Menschen standen wohl schon seit jeher und immer mal wieder vor einem Aufbruch, vor einem Neubeginn. Vermeintlich. Ich kann daran nichts Neues erkennen. Jedenfalls, weil wohl jede Generation das so empfindet. Vielleicht, weil wir uns selbst zu wichtig nehmen. Was soll denn Neubeginn heißen? Und für wen soll dieser Neubeginn gelten? Für alle? Es ist doch nie etwas allgemeingültig. Die Wahrheit ist eine Tochter der Zeit, hat angeblich Aulus Gellius mal gesagt. Die Schönheit übrigens auch! Es gibt keine Wahrheit für alle. Die Wahrheit hat viele Gesichter, sagt beispielsweise Luigi Pirandello. Und ich gebe ihm recht.
Die Geschichte hat vieles an Neubeginn und Aufbruch gezeigt, das ich heute nicht erleben würde wollen. Radikale Weltverbesserer machen mir Angst. Aber: Ich bin kein Philosoph. Und ich möchte auch nicht die Welt retten. Persönlich versuche ich mich stetig weiterzuentwickeln. Und ich hinterfrage mein Tun.
Die Kunst beispielsweise kann aufmerksam machen. Aufrütteln. Aber sie kann auch einfach bloß unterhalten. Auch hier gibt es alle nur erdenklichen Möglichkeiten. Bis hin zu gehirnwaschender Propaganda. Ich erlebe eine zunehmende Radikalisierung in unserer Gesellschaft. Es scheint vermehrt nur noch „schwarz oder weiß“ zu gelten. Die Welt ist aber bunt. Lassen wir sie doch bitte weiterhin bunt bleiben. Bunt und friedlich!
Was liest Du derzeit?
Ich lese grade erneut „Als ich ein kleiner Junge war“, von Erich Kästner. Daneben lese ich immer wieder Lyrik, da ich Gedichte sehr liebe. Und selbstverständlich auch Theaterstücke. Im Moment „Endspiel“, von Samuel Beckett.
Welches Zitat, welchen Textimpuls möchtest Du uns mitgeben?
Da gäbe es ganz viele Möglichkeiten. Ich entscheide mich spontan für eines meiner absoluten Lieblingsgedichte.
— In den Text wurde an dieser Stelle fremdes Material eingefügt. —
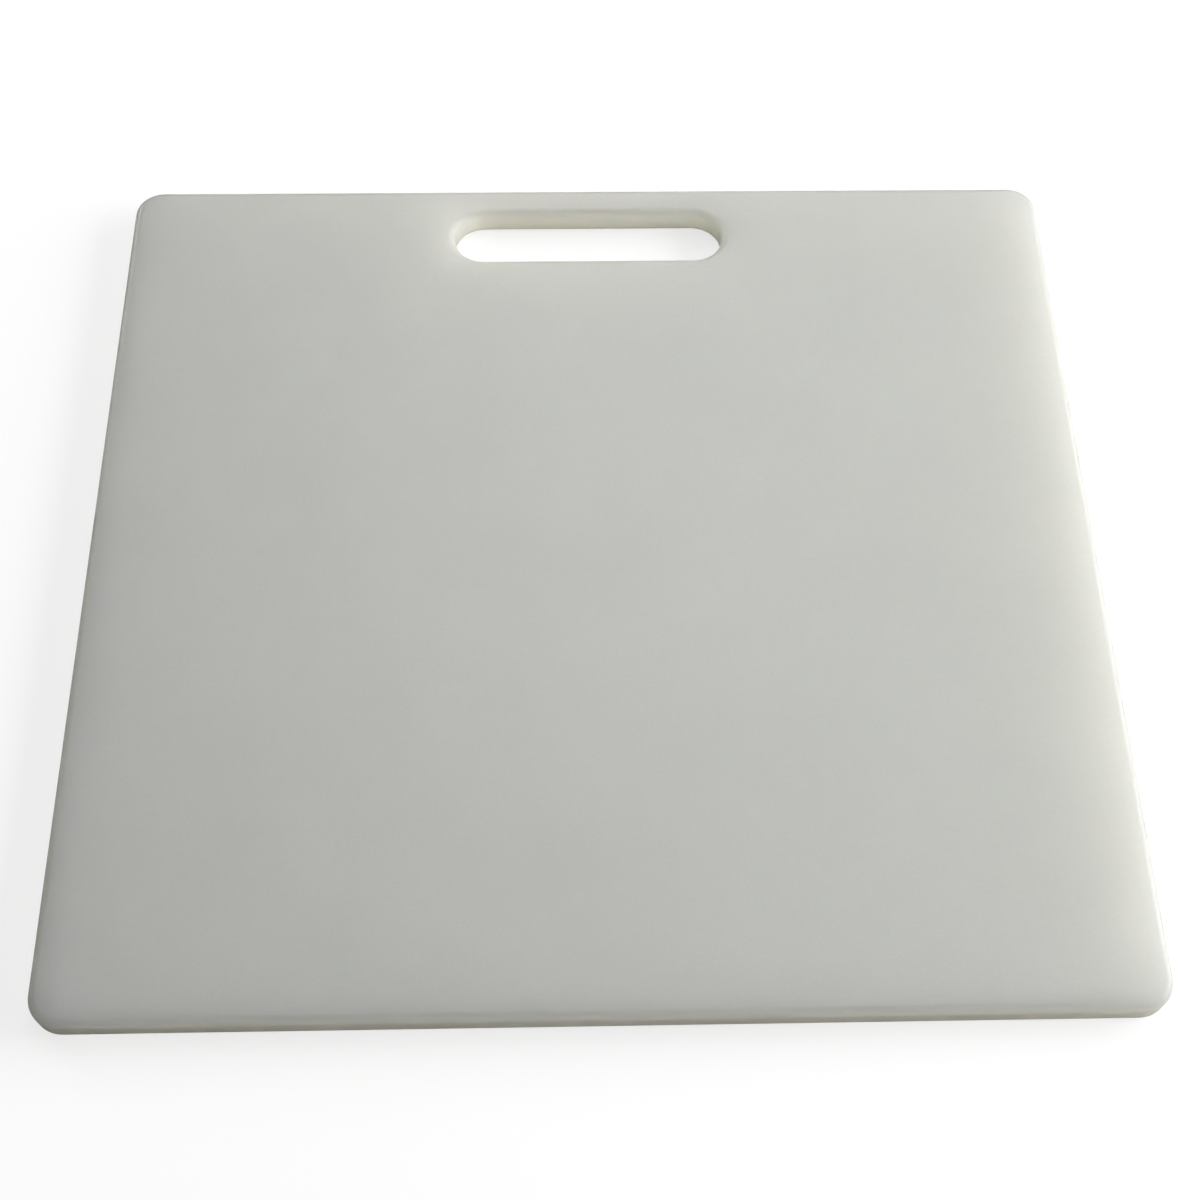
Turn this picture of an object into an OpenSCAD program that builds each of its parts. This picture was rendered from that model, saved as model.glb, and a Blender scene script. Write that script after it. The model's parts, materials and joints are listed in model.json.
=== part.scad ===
// Commercial cutting board routed from one sheet of white polyethylene.
// Origin at the middle of the underside, +X along the width, +Y towards the hand slot, +Z up.

/* [Board] */
// Width of the board, left to right
board_w = 406.4; // [250:0.1:610]
// Depth of the board, front to back
board_d = 381; // [250:0.1:610]
// Thickness of the sheet
board_t = 12.7; // [9.5:0.1:25.4]
// Radius of the four corners, seen from above
corner_r = 12; // [6:0.5:40]
// Radius of the round-over along the top and bottom outer edges
edge_r = 3.2; // [0.5:0.1:4.5]

/* [Hand slot] */
// Length of the slot, end to end
slot_l = 119; // [90:1:160]
// Width of the slot, front to back
slot_w = 26; // [20:0.5:40]
// Width of the bar left between the slot and the far edge, which the fingers wrap around
slot_bar = 14.2; // [10:0.1:40]
// Radius of the round-over along the slot's top and bottom edges
slot_edge_r = 3.2; // [0.5:0.1:4.5]

/* [Look] */
// Colour of the sheet
sheet_colour = "ivory"; // [ivory, white, mintcream]

/* [Hidden] */
$fn = 96;
core_w = board_w - 2 * edge_r;
core_d = board_d - 2 * edge_r;
core_corner_r = corner_r - edge_r;
straight_w = board_w - 2 * corner_r;
straight_d = board_d - 2 * corner_r;
slot_r = slot_w / 2;
slot_straight = slot_l - slot_w;
slot_y = board_d / 2 - slot_bar - slot_r;

// Rectangle with round corners, centred on the origin.
module rounded_rectangle(w, d, r) {
    square([w, d - 2 * r], center = true);
    square([w - 2 * r, d], center = true);
    for (x = [-1, 1], y = [-1, 1])
        translate([x * (w / 2 - r), y * (d / 2 - r)])
            circle(r);
}

// Straight slot with half-round ends, centred on the origin.
module stadium(straight, r) {
    square([straight, 2 * r], center = true);
    for (x = [-1, 1])
        translate([x * straight / 2, 0])
            circle(r);
}

// Section through an edge: the sheet's full thickness, with its two outer corners
// rounded over to radius r. The inner side is at x = 0 and the outer at x = r.
module edge_section(r) {
    translate([0, r])
        square([r, board_t - 2 * r]);
    intersection() {
        square([r, board_t]);
        for (y = [r, board_t - r])
            translate([0, y])
                circle(r);
    }
}

// Straight stretch of edge along +X, starting at the origin, rounded towards -Y.
module edge_run(length, r) {
    rotate([90, 0, 90])
        linear_extrude(length)
            mirror([1, 0])
                edge_section(r);
}

// Sheet inside the round-overs, flat on both faces, with the hole for the slot.
module core() {
    linear_extrude(board_t)
        difference() {
            rounded_rectangle(core_w, core_d, core_corner_r);
            translate([0, slot_y])
                stadium(slot_straight, slot_r + slot_edge_r);
        }
}

// Rounded edge all the way round the outside.
module outer_edge() {
    for (turn = [0, 180])
        rotate([0, 0, turn]) {
            translate([-straight_w / 2, -core_d / 2, 0])
                edge_run(straight_w, edge_r);
            rotate([0, 0, 90])
                translate([-straight_d / 2, -core_w / 2, 0])
                    edge_run(straight_d, edge_r);
            translate([straight_w / 2, straight_d / 2, 0])
                rotate_extrude(angle = 90)
                    translate([core_corner_r, 0])
                        edge_section(edge_r);
            translate([-straight_w / 2, straight_d / 2, 0])
                rotate([0, 0, 90])
                    rotate_extrude(angle = 90)
                        translate([core_corner_r, 0])
                            edge_section(edge_r);
        }
}

// Rounded edge all the way round the hand slot, facing its middle.
module slot_edge() {
    translate([0, slot_y, 0])
        for (turn = [0, 180])
            rotate([0, 0, turn]) {
                translate([-slot_straight / 2, slot_r + slot_edge_r, 0])
                    edge_run(slot_straight, slot_edge_r);
                translate([slot_straight / 2, 0, 0])
                    rotate([0, 0, -90])
                        rotate_extrude(angle = 180)
                            translate([slot_r + slot_edge_r, 0])
                                mirror([1, 0])
                                    edge_section(slot_edge_r);
            }
}

// The whole board: one sheet with every edge rounded over and one hand slot.
module board() {
    color(sheet_colour) {
        core();
        outer_edge();
        slot_edge();
    }
}

board();
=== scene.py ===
"""White polyethylene cutting board: the visible board, its material, the light and the camera."""
import json
import math

import bmesh
import bpy
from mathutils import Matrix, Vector


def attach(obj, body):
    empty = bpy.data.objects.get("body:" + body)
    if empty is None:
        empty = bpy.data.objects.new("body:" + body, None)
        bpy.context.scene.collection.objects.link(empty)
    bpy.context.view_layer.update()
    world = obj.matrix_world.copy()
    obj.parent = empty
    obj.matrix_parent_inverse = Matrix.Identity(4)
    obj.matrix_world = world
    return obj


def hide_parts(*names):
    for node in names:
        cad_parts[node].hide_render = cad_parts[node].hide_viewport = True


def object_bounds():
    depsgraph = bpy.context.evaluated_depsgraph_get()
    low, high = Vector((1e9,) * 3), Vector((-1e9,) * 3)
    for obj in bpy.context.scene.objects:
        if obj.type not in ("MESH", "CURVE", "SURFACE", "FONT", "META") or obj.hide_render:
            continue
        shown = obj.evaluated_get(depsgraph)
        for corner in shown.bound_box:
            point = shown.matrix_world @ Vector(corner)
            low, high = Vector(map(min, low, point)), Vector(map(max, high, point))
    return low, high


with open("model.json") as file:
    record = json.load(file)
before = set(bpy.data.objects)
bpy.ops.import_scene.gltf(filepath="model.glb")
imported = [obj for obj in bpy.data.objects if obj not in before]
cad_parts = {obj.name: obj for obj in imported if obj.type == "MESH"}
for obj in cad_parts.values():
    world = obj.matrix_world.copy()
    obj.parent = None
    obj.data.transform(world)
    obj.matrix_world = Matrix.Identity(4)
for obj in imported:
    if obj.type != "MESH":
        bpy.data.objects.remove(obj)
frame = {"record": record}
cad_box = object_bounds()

MM = 0.001
MICRON = 0.000001

# Sizes of the sheet, in metres. The box gives the outside, the record the middle of the slot.
LOW, HIGH = cad_box
HALF_W = (HIGH.x - LOW.x) / 2
HALF_D = (HIGH.y - LOW.y) / 2
THICK = HIGH.z - LOW.z
CORNER_R = 12 * MM
EDGE_R = 3.2 * MM
SLOT_LENGTH = 119 * MM
SLOT_WIDTH = 26 * MM
SLOT_Y = next(m["pos_m"][1] for m in frame["record"]["mounts"] if m["name"] == "hand_slot")

# How finely the mesh is divided, and the width of the strip where a face's finish gives way to an edge's.
CORNER_STEPS = 18
SIDE_STEPS = 44
LONG_STEPS = 52
FACE_RINGS = 26
ROUND_STEPS = 10
WALL_STEPS = 4
FINISH_CHANGE = 0.3 * MM

# Polyethylene: its colour, and how far light spreads inside it, which is less far for blue.
WHITE = (0.80, 0.81, 0.76)
PLASTIC_IOR = 1.5
LIGHT_SPREAD = 58 * MM
LIGHT_SPREAD_RGB = (1.04, 1.0, 0.82)

# How much the colour varies, as its darkest and lightest share: slow clouds, a fine grain, and specks.
CLOUD_SIZE = 55 * MM
CLOUD_SHADE = (0.985, 1.0)
GRAIN_SIZE = 1.4 * MM
GRAIN_SHADE = (0.985, 1.005)
SPECK_SPACING = 16 * MM
SPECK_CORE = 0.012
SPECK_RIM = 0.024
SPECK_SHADE = (0.90, 1.0)

# Roughness of the rolled faces and the routed edges, and how far wear changes it either way.
FACE_ROUGHNESS = 0.37
ROUTED_ROUGHNESS = 0.33
WEAR_SIZE = 22 * MM
WEAR_ROUGHNESS = 0.03

# Relief: on the faces pebbles and drag marks, on the edges the cutter's lines and its chatter.
PEBBLE_SIZE = 0.9 * MM
PEBBLE_HEIGHT = 24 * MICRON
DRAG_WIDTH = 1.1 * MM
DRAG_STRETCH = (60, 1, 1)
DRAG_HEIGHT = 7 * MICRON
CUTTER_WIDTH = 0.3 * MM
CUTTER_STRETCH = (80, 80, 1)
CUTTER_HEIGHT = 7 * MICRON
CHATTER_SIZE = 0.8 * MM
CHATTER_HEIGHT = 8 * MICRON

# Nearly all of Blender's noise lies between these two values.
NOISE_LOW, NOISE_HIGH = 0.3, 0.7

# Camera, with its turns about X, Y and Z in degrees.
LENS_MM = 53.2
SENSOR_MM = 36
CAMERA_PLACE = (-0.0137, -0.3630, 0.6270)
CAMERA_TURN = (28.98, -0.791, -1.132)

# Floor that the board stands on, the studio's backdrop, and the table under the floor.
FLOOR_GAP = 0.2 * MM
BACKDROP_RADIUS = 8.0
TABLE_TAN = (0.68, 0.60, 0.46)
FLOOR_WHITE = (0.45, 0.45, 0.45)
FLOOR_GLOW = 0.74
BLACK = (0, 0, 0)
BACKDROP_GLOW = 0.77

# Softboxes, as (distance from the board's middle, side) in metres, and the usual height of one in degrees.
FAR_SOFTBOX = (2.0, 0.9)
NEAR_SOFTBOX = (0.9, 0.35)
LOW_ANGLE = 24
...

Wie soll ich meine Seele halten, daß sie nicht an deine rührt? Wie soll ich sie hinheben über dich zu andern Dingen? Ach gerne möcht ich sie bei irgendwas Verlorenem im Dunkel unterbringen an einer fremden stillen Stelle, die nicht weiterschwingt, wenn deine Tiefen schwingen. Doch alles, was uns anrührt, dich und mich, nimmt uns zusammen wie ein Bogenstrich, der aus zwei Saiten eine Stimme zieht. Auf welches Instrument sind wir gespannt? Und welcher Geiger hat uns in der Hand? O süßes Lied.
Rainer Maria Rilke
Vielen Dank für das Interview lieber Gerd, viel Freude und Erfolg weiterhin für Deine großartigen Schauspiel-, Musik-, Kunstprojekte und persönlich in diesen Tagen alles Gute!

5 Fragen an Künstler*innen:
Gerd Alois Wildbacher, Schauspieler, Sprecher und Musiker
Zur Person_Gerd Alois Wildbacher wurde in Eibiswald geboren und ist in Bad Schwanberg aufgewachsen. Er studierte an der Universität für Musik und darstellende Kunst in Graz. Danach folgten unterschiedliche Engagements unter anderem am Schauspielhaus Graz und an diversen Bühnen, vor allem in der freien Theaterszene.
Er lebt als Schauspieler, Sprecher und Musiker derzeit in Graz.